Meyohas references her work with holograms on "Interferences" as another medium that continues to inspire her, likening it to a “dying art form.”
“I feel very strongly about it because it’s a technology that doesn’t have a commercial application,” she explains. “With digital art, all of these amazing tools were created for gaming and then artists started using it to make art. With holograms, it’s the opposite.”
Ever-inspired, Meyohas has another potential large-scale piece in the works that she proposed to DesertX for 2025. Her eyes gleam with excitement as she details the project.
“We conceived of this piece that’s essentially a very large ribbon in the desert and within each curve of the ribbon, there are these little round mirrors that the viewer has to articulate to get an image into focus like a film strip,” she explains. “We actually modeled the path of the sun on the site so that we know exactly when things are in shadow, the angle at which the mirror will get hit, and the distance to the ribbon.”

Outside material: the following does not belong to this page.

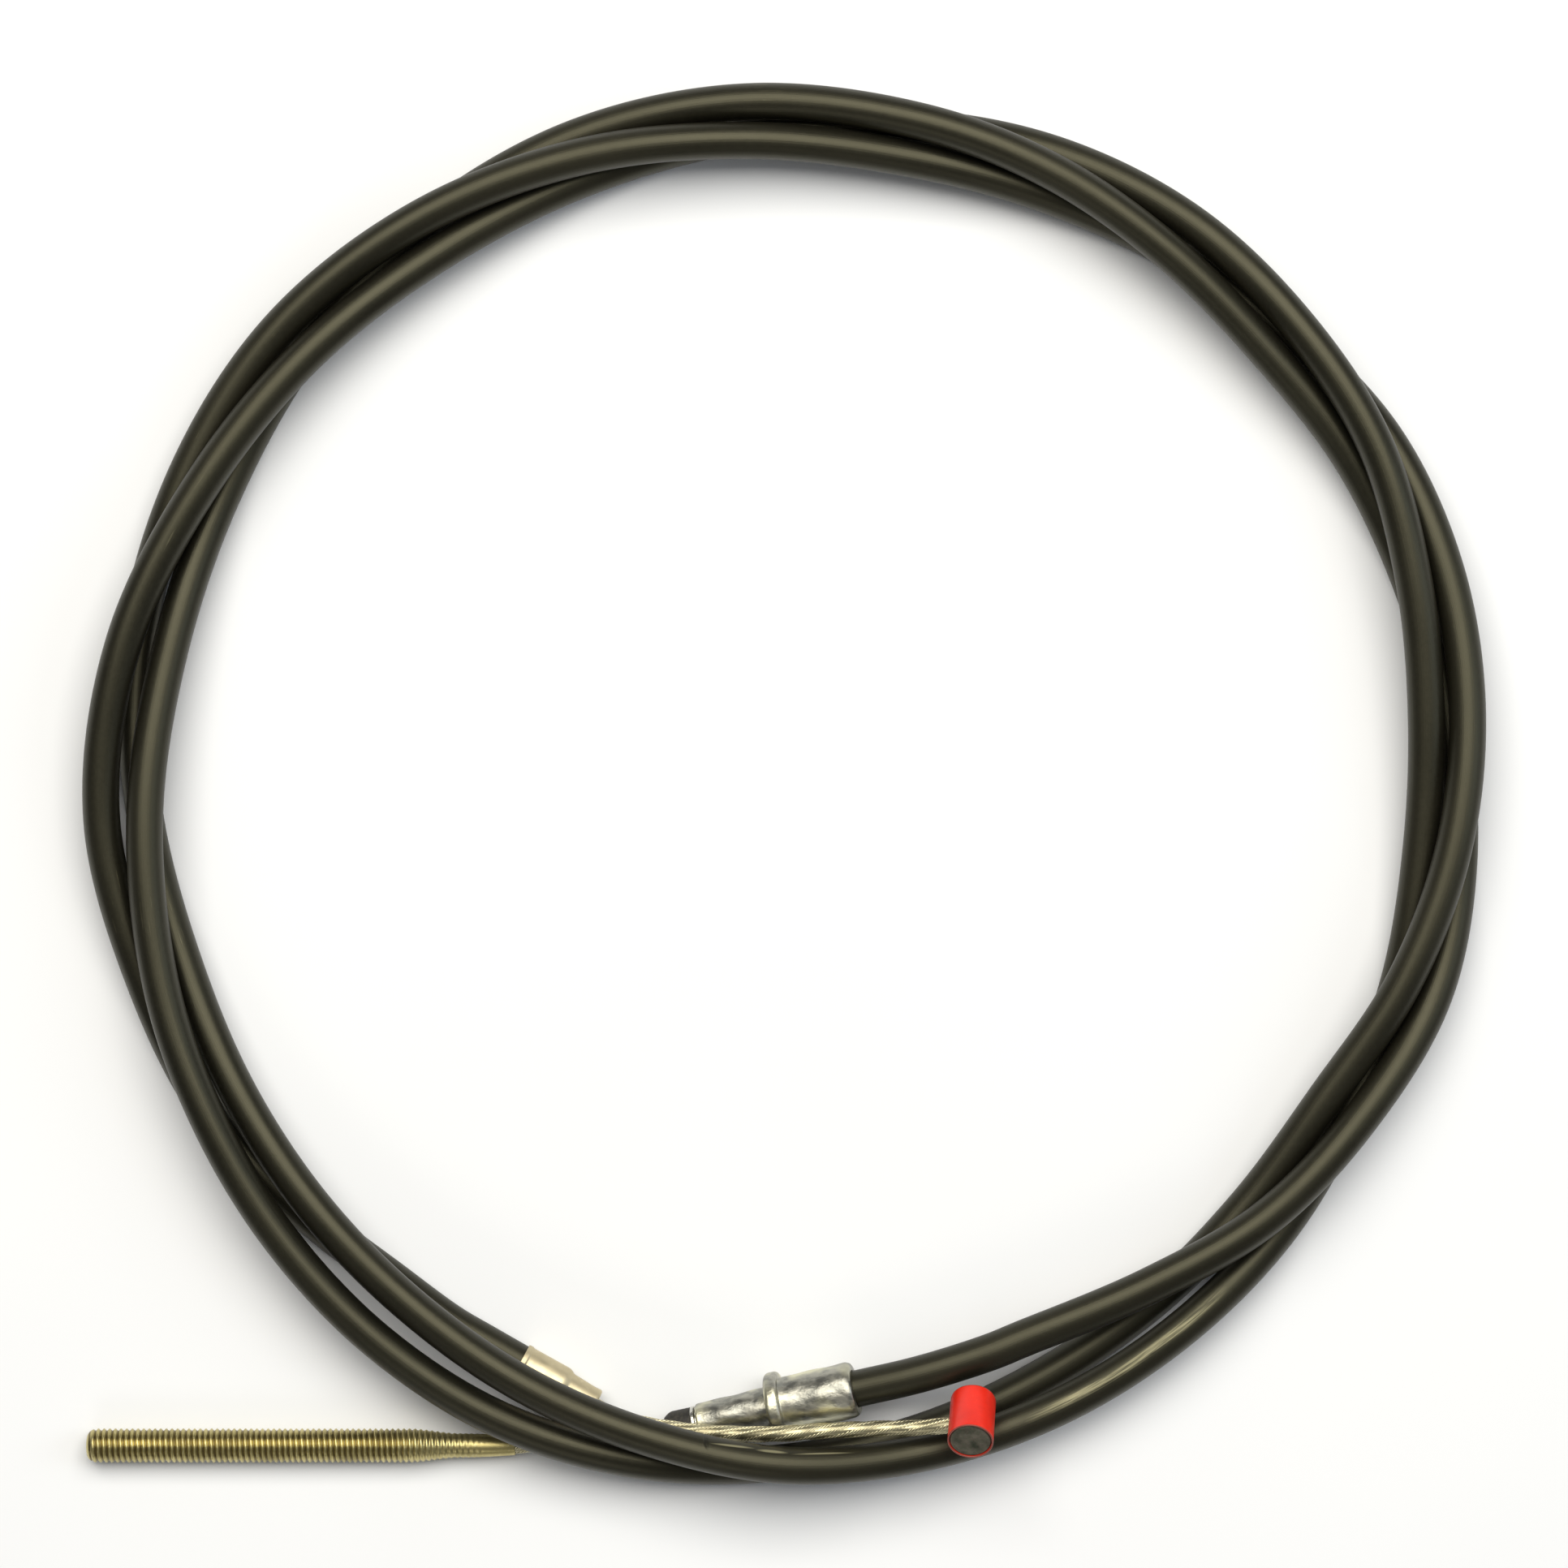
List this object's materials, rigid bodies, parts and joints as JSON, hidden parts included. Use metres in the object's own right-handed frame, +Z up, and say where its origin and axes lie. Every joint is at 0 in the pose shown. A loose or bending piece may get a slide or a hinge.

“This is all this mathematical equation to be able to compute images with the sun,” she gushes. “I think about the Aztecs and creating land temples and land art that was in relation to the sky. I think about the dream of optical computing, right? This is my first foray into land art, and it’s made me think about sculpture.”
She catches herself and laughs at her endless desire to do everything at once.
“Life is short, and I just want to touch all mediums. So that’s why I’m very unfaithful to one medium. I just like experiencing them all.”